**Written task**
Give back, exactly as it appears, the run of lines opening with the one containing "Keep writing the" and closing with the one containing "self.fill([centre + radius". Nothing outside that run should appear.

**Information provided**

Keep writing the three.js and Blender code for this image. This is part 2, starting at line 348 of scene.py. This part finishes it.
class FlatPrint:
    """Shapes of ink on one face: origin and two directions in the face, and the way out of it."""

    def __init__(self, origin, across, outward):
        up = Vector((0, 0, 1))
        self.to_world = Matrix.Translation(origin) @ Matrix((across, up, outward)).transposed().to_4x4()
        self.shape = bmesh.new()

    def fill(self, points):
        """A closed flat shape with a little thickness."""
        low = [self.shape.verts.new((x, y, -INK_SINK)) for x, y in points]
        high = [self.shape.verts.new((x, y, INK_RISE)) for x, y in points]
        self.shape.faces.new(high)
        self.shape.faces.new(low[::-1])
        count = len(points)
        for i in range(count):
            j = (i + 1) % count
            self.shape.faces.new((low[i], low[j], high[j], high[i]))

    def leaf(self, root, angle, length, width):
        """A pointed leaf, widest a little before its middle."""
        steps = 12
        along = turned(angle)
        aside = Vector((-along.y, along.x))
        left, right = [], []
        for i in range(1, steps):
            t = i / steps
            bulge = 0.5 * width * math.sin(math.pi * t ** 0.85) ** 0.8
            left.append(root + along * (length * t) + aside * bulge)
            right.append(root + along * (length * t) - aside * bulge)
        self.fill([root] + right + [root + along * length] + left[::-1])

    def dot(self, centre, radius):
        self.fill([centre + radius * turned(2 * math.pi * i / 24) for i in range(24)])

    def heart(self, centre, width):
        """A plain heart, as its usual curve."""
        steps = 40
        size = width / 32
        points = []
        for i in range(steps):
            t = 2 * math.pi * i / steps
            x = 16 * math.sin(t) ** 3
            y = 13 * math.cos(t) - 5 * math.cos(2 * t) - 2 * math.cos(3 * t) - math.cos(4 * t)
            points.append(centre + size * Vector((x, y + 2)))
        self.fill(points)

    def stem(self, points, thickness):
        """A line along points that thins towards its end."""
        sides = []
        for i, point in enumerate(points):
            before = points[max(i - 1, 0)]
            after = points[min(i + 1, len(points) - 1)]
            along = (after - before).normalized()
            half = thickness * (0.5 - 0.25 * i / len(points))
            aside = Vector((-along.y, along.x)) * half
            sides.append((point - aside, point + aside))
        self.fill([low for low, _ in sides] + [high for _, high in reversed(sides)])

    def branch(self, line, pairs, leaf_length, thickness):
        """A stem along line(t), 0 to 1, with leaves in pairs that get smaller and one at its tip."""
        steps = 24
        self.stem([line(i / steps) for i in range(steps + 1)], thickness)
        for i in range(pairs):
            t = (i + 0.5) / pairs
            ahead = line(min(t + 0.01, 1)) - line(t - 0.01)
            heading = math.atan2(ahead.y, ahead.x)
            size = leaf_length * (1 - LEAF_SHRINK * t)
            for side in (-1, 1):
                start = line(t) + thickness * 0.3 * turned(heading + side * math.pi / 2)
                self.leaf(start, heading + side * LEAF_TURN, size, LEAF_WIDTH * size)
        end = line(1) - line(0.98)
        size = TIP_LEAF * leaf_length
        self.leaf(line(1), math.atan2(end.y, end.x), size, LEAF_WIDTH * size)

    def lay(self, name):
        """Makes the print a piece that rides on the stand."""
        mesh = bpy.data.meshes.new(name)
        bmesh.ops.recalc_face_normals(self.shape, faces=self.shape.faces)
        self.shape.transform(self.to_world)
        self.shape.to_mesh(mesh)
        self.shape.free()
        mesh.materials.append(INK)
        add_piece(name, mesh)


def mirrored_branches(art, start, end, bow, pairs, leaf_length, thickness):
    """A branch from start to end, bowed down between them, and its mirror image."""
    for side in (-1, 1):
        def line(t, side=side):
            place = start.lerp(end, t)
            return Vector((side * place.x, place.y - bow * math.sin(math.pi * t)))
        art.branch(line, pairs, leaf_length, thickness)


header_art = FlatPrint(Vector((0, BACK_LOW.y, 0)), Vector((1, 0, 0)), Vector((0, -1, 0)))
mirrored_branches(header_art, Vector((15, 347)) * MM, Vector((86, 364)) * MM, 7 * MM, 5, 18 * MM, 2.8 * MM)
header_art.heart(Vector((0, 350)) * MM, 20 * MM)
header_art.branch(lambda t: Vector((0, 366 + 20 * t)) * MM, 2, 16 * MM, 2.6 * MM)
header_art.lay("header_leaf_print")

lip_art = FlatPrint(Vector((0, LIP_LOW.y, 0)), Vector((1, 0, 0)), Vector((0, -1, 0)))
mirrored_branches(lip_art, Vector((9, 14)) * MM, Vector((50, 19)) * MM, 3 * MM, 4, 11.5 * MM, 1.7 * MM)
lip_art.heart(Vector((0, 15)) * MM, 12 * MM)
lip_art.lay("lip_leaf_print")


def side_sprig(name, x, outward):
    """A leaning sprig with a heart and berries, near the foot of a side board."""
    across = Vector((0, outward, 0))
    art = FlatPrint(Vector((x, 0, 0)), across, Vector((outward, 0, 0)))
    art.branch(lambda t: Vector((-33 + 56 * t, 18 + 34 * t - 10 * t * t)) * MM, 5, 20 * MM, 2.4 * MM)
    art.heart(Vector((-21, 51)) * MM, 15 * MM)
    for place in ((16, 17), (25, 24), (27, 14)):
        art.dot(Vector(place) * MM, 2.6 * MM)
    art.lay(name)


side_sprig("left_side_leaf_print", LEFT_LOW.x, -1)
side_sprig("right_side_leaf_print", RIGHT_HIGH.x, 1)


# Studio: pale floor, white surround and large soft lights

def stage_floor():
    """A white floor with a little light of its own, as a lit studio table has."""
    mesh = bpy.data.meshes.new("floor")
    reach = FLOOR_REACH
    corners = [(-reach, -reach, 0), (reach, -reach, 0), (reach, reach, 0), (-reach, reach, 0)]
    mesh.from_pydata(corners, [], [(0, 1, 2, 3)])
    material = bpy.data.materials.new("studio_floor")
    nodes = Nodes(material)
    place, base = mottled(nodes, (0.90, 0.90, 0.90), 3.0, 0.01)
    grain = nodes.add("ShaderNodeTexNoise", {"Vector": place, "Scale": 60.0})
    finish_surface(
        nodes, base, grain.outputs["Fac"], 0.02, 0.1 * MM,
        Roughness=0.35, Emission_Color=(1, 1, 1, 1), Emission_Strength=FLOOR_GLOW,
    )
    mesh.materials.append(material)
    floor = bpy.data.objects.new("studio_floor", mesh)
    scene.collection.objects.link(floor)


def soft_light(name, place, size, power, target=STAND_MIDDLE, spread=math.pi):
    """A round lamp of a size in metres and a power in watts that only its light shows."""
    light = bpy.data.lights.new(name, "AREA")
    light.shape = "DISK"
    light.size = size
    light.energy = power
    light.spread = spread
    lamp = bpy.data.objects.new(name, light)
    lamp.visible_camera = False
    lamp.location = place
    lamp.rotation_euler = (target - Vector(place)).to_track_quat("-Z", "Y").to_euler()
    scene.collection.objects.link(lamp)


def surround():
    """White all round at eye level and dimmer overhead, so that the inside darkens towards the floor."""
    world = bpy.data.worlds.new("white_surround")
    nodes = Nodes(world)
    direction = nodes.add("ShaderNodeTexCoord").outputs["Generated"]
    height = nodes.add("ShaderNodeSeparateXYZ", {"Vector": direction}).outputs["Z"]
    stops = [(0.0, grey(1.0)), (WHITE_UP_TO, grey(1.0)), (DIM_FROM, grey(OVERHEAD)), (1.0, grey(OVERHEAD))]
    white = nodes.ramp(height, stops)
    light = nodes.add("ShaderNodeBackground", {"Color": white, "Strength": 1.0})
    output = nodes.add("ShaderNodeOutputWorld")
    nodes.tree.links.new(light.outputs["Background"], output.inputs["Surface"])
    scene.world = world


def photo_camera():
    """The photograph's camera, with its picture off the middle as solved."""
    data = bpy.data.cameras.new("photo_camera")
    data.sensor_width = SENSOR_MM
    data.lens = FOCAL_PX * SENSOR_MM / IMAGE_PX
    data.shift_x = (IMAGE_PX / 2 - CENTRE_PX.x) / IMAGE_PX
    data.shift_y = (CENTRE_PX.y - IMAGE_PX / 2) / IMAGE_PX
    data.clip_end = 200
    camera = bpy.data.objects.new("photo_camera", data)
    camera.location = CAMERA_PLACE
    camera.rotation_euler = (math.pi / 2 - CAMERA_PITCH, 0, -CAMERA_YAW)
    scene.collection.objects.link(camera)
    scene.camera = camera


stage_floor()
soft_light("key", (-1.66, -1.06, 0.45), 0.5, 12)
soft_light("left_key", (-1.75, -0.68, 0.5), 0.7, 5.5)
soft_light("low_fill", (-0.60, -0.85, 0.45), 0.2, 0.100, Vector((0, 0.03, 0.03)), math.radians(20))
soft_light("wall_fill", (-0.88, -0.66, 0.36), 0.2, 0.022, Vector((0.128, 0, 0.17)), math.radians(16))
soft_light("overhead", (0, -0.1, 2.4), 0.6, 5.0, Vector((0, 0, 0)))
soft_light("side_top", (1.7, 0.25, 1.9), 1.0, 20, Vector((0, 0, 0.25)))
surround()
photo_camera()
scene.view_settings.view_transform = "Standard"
* * *
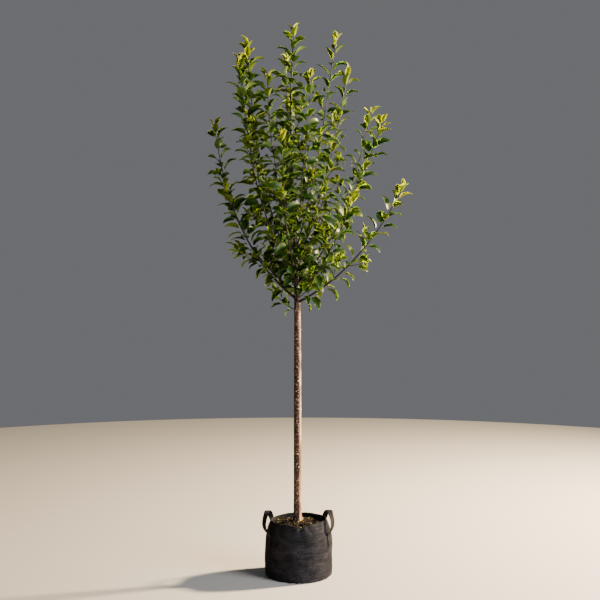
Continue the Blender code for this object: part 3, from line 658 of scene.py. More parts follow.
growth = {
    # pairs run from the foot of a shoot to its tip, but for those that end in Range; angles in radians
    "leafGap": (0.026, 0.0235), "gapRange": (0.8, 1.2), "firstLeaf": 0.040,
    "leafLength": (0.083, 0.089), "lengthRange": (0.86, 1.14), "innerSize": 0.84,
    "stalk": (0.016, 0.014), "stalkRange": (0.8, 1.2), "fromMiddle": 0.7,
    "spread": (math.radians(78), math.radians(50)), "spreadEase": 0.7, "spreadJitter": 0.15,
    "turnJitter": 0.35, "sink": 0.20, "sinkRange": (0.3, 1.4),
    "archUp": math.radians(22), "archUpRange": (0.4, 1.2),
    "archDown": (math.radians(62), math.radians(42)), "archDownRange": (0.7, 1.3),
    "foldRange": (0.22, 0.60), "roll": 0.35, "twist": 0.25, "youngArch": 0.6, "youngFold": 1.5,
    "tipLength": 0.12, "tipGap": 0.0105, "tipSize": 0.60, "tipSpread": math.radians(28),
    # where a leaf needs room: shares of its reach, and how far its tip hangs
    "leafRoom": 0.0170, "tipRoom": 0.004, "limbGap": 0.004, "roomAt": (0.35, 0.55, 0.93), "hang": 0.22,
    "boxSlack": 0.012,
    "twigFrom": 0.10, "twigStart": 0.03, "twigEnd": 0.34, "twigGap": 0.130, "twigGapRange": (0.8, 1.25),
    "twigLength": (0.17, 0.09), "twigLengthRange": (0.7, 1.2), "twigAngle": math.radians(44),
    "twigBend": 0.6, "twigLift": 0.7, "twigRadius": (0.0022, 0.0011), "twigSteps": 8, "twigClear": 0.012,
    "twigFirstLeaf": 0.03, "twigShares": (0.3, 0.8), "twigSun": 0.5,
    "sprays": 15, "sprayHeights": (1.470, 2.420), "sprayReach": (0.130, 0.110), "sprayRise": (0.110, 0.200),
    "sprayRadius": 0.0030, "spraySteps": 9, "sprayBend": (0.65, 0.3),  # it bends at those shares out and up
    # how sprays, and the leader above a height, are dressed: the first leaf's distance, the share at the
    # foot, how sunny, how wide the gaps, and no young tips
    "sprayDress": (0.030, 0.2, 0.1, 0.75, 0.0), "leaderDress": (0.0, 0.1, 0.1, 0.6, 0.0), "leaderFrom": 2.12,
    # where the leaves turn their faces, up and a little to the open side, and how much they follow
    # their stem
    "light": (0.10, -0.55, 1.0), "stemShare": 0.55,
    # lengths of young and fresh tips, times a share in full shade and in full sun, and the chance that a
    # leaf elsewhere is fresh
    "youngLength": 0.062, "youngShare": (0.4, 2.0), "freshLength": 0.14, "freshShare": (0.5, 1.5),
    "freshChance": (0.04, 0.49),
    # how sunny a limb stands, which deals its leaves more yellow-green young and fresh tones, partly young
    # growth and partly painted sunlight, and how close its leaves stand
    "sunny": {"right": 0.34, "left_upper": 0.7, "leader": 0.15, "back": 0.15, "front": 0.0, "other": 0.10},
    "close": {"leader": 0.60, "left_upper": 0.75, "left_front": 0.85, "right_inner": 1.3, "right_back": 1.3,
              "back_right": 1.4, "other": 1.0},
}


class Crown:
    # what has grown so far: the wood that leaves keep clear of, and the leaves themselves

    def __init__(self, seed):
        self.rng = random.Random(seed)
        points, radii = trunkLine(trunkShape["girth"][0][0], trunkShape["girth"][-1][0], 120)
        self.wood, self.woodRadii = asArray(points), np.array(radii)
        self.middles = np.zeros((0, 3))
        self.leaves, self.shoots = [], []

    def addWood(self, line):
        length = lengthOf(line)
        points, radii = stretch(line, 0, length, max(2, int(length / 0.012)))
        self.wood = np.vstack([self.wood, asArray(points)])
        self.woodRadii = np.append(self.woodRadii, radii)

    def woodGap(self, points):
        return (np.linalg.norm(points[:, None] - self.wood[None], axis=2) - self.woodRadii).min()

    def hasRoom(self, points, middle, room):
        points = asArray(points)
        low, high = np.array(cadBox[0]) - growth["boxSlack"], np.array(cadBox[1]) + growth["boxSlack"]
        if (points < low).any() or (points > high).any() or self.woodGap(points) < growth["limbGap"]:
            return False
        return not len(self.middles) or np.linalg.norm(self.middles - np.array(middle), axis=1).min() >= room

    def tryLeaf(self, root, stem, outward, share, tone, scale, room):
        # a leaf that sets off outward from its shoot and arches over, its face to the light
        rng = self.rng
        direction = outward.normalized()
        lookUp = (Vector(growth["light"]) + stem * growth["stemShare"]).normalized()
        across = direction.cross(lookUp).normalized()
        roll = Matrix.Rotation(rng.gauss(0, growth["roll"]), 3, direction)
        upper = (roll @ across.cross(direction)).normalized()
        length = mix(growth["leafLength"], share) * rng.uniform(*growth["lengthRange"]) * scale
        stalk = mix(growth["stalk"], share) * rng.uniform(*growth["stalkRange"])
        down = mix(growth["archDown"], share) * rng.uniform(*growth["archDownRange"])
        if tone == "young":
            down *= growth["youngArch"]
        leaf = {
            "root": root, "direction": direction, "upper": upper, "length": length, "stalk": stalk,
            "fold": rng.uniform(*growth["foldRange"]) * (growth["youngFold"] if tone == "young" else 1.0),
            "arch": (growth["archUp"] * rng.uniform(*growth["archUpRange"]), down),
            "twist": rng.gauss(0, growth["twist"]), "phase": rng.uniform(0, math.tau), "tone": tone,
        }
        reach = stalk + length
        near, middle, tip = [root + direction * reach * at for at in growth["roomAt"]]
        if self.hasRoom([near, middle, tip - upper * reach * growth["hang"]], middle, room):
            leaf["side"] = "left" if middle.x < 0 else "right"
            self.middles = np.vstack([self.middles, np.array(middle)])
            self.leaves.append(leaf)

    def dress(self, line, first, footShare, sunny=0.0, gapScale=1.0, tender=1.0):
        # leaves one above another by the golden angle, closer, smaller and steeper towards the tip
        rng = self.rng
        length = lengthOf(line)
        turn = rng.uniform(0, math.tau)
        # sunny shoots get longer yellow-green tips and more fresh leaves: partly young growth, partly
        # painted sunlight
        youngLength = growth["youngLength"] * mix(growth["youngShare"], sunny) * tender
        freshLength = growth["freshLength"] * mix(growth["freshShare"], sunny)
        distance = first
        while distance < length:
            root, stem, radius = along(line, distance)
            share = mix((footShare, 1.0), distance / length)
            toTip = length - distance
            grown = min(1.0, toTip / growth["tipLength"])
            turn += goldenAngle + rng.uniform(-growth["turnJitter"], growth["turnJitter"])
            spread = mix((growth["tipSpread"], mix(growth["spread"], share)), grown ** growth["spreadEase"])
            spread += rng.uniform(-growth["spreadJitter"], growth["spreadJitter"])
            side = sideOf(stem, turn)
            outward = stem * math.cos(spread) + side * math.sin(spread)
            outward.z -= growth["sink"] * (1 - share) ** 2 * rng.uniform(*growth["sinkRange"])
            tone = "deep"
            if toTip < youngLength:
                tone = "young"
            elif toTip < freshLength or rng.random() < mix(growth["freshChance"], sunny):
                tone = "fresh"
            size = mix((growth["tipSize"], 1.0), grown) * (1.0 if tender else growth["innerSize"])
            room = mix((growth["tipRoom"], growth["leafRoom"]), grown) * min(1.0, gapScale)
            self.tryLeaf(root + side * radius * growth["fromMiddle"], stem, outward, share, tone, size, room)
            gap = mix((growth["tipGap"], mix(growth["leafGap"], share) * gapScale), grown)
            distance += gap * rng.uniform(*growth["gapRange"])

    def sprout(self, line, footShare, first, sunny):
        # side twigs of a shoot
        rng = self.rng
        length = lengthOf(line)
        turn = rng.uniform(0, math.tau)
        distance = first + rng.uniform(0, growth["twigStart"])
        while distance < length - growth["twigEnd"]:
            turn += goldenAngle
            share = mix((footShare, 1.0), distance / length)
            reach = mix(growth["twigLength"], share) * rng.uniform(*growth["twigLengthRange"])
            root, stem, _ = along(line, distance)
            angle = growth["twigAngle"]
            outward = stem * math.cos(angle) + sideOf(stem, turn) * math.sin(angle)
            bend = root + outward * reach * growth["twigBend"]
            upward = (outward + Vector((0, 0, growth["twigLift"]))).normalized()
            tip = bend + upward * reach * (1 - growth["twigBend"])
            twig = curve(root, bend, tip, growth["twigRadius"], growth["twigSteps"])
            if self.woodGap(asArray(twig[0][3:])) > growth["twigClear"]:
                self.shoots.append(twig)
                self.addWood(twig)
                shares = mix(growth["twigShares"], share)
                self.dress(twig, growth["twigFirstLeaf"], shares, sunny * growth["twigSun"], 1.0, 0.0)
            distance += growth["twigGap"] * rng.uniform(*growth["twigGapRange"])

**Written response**
Keep writing the three.js and Blender code for this image. This is part 2, starting at line 348 of scene.py. This part finishes it.
class FlatPrint:
    """Shapes of ink on one face: origin and two directions in the face, and the way out of it."""

    def __init__(self, origin, across, outward):
        up = Vector((0, 0, 1))
        self.to_world = Matrix.Translation(origin) @ Matrix((across, up, outward)).transposed().to_4x4()
        self.shape = bmesh.new()

    def fill(self, points):
        """A closed flat shape with a little thickness."""
        low = [self.shape.verts.new((x, y, -INK_SINK)) for x, y in points]
        high = [self.shape.verts.new((x, y, INK_RISE)) for x, y in points]
        self.shape.faces.new(high)
        self.shape.faces.new(low[::-1])
        count = len(points)
        for i in range(count):
            j = (i + 1) % count
            self.shape.faces.new((low[i], low[j], high[j], high[i]))

    def leaf(self, root, angle, length, width):
        """A pointed leaf, widest a little before its middle."""
        steps = 12
        along = turned(angle)
        aside = Vector((-along.y, along.x))
        left, right = [], []
        for i in range(1, steps):
            t = i / steps
            bulge = 0.5 * width * math.sin(math.pi * t ** 0.85) ** 0.8
            left.append(root + along * (length * t) + aside * bulge)
            right.append(root + along * (length * t) - aside * bulge)
        self.fill([root] + right + [root + along * length] + left[::-1])

    def dot(self, centre, radius):
        self.fill([centre + radius * turned(2 * math.pi * i / 24) for i in range(24)])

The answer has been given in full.